Read the detailed Hevo documentation for the following related topics:
Modifying Amazon Redshift Destination Configuration
You can modify some settings of your Amazon Redshift Destination after its creation. However, any configuration changes will affect all the Pipelines using that Destination
To modify the configuration of your Amazon Redshift Destination in Edge:
-
In the detailed view of your Destination, do one of the following:
-
Click the More (
) icon to access the Destination Actions menu, and then click Edit Destination.

-
In the Destination Configuration section, click EDIT.

-
On the <Your Destination Name> editing page:

-
You can specify a new name for your Destination, not exceeding 255 characters.
-
In the Authentication section, you can click Change to update the password for your database user.
-
Click TEST & SAVE to check the connection to your Amazon Redshift Destination and then save the modified configuration.
Data Type Evolution in Redshift Destinations
Hevo has a standardized data system that defines unified internal data types, referred to as Hevo data types.
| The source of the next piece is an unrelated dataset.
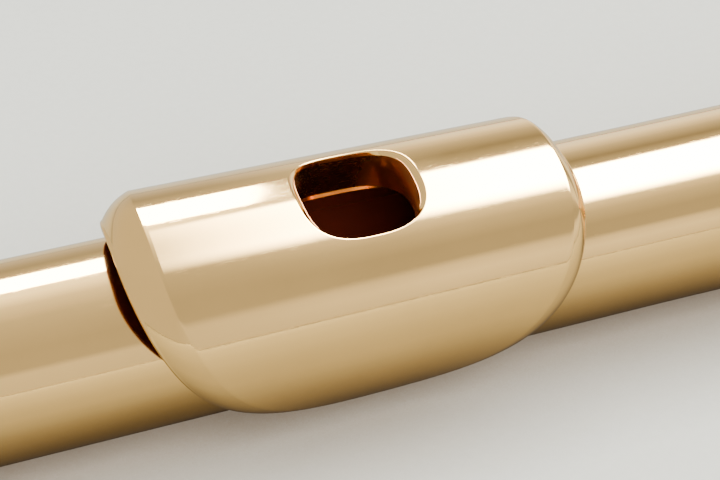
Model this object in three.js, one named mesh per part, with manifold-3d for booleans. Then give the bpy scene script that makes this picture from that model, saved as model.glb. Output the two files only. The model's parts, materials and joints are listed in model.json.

During the data ingestion phase, the Source data types are mapped to the Hevo data types, which are then transformed into the Destination-specific data types during the data loading phase. A mapping is then generated to evolve the schema of the Destination tables.
The following image illustrates the data type hierarchy applied to Amazon Redshift Destination tables:

Data Type Mapping
The following table shows the mapping between Hevo data types and Redshift data types:
Hevo Data Type |
Redshift Data Type |
- ARRAY - JSON - VARCHAR - XML |
VARCHAR |
BOOLEAN |
BOOLEAN |
BYTEARRAY |
VARBYTE |
- BYTE - SHORT |
SMALLINT |
DATE |
DATE |
- DATETIME - TIMESTAMP |
TIMESTAMP |
DATETIME_TZ |
TIMESTAMPTZ |
DECIMAL |
- DECIMAL - VARCHAR |
INTEGER |
INTEGER |
LONG |
BIGINT |
FLOAT |
REAL |
DOUBLE |
DOUBLE PRECISION |
TIME |
TIME |
TIME_TZ |
TIMETZ |
Handling the Decimal data type
For Amazon Redshift Destinations, Hevo maps DECIMAL data values with a fixed precision (P) and scale (S) to the DECIMAL (NUMERIC) or VARCHAR data types. This mapping is decided based on the number of significant digits (P) in the numeric value and the number of digits in the numeric value to the right of the decimal point (S). Refer to the table below to understand the mapping:
Precision and Scale of the Decimal Data Value |
Redshift Data Type |
Precision: >0 and <= 38 Scale: > 0 and <= 37 |
NUMERIC |
For precision and scale values other than those mentioned in the table above, Hevo maps the DECIMAL data type to a VARCHAR data type.
Read Numeric Types to know more about the data types, their range, and the literal representation Amazon Redshift uses to represent various numeric values.
Handling of Unsupported Data Types
Hevo does not allow direct mapping of a Source data type to any of the Amazon Redshift data types not listed in the table above. Hence, if the Source object is mapped to an existing Redshift table with columns of unsupported data types, it may become inconsistent. To prevent any inconsistencies during schema evolution, Hevo maps all unsupported data types to the VARCHAR data type in Redshift.
Destination Considerations
-
Hevo converts the table and column names to lowercase during loading. Therefore, if you want to query your Destination irrespective of the case, ensure that the warehouse parameter enable_case_sensitive_identifier
remains set to its default value, FALSE. If this parameter is set to TRUE, you need to use the table and column names in lowercase when querying the Destination.
-
Hevo stages the ingested data in an Amazon S3 bucket, from where it is loaded to the Destination tables using the COPY command. Hence, if you have enabled enhanced VPC routing, ensure that your VPC is configured correctly. Enhanced VPC routing affects the way your Amazon Redshift cluster accesses other resources in your AWS network, such as the S3 bucket, specifically for the COPY and UNLOAD commands. Read Enhanced VPC Routing in Amazon Redshift.
-
Hevo uses the Amazon Redshift COPY command to load data into the Destination tables; however, it has the following limitations:
-
If a Source object has a row size exceeding 4 MB, Hevo cannot load the object, as the COPY command supports a maximum row size of 4 MB. For example, an object having a VARBYTE row with 6 MB of data cannot be loaded, even though the VARBYTE data type supports up to 16 MB. To avoid such a scenario, ensure that each row in your Source objects contains less than 4 MB of data.
-
The command does not support Not a Number (NaN) values in FLOAT and DOUBLE columns, so Hevo loads NaN values in these columns as NULL.
-
Amazon Redshift supports a maximum length of 65,535 bytes for VARCHAR field values. To handle this limitation, Hevo utilizes the TRUNCATECOLUMNS parameter in the COPY command when loading data into Destination tables. This ensures that if any VARCHAR field value exceeds the limit, Redshift automatically truncates the excess bytes. For example, if a Source object has an ARRAY, JSON, XML, or VARCHAR field value of 70,000 bytes, Redshift stores only the first 65,535 bytes and truncates the remaining data.
-
If a Source object has a floating-point field value that exceeds Amazon Redshift’s supported range, Hevo skips the record when loading data into Destination tables. These skipped records are logged as loading failures for their respective objects. You can check the object to see the failure reason, and from there, you can download the failed Events for further analysis.
Limitations
- Hevo replicates a maximum of 1600 columns to each Amazon Redshift table, of which five are Hevo-reserved metadata columns used during data replication. Therefore, your Pipeline can replicate up to 1595 (1600-5) columns for each table.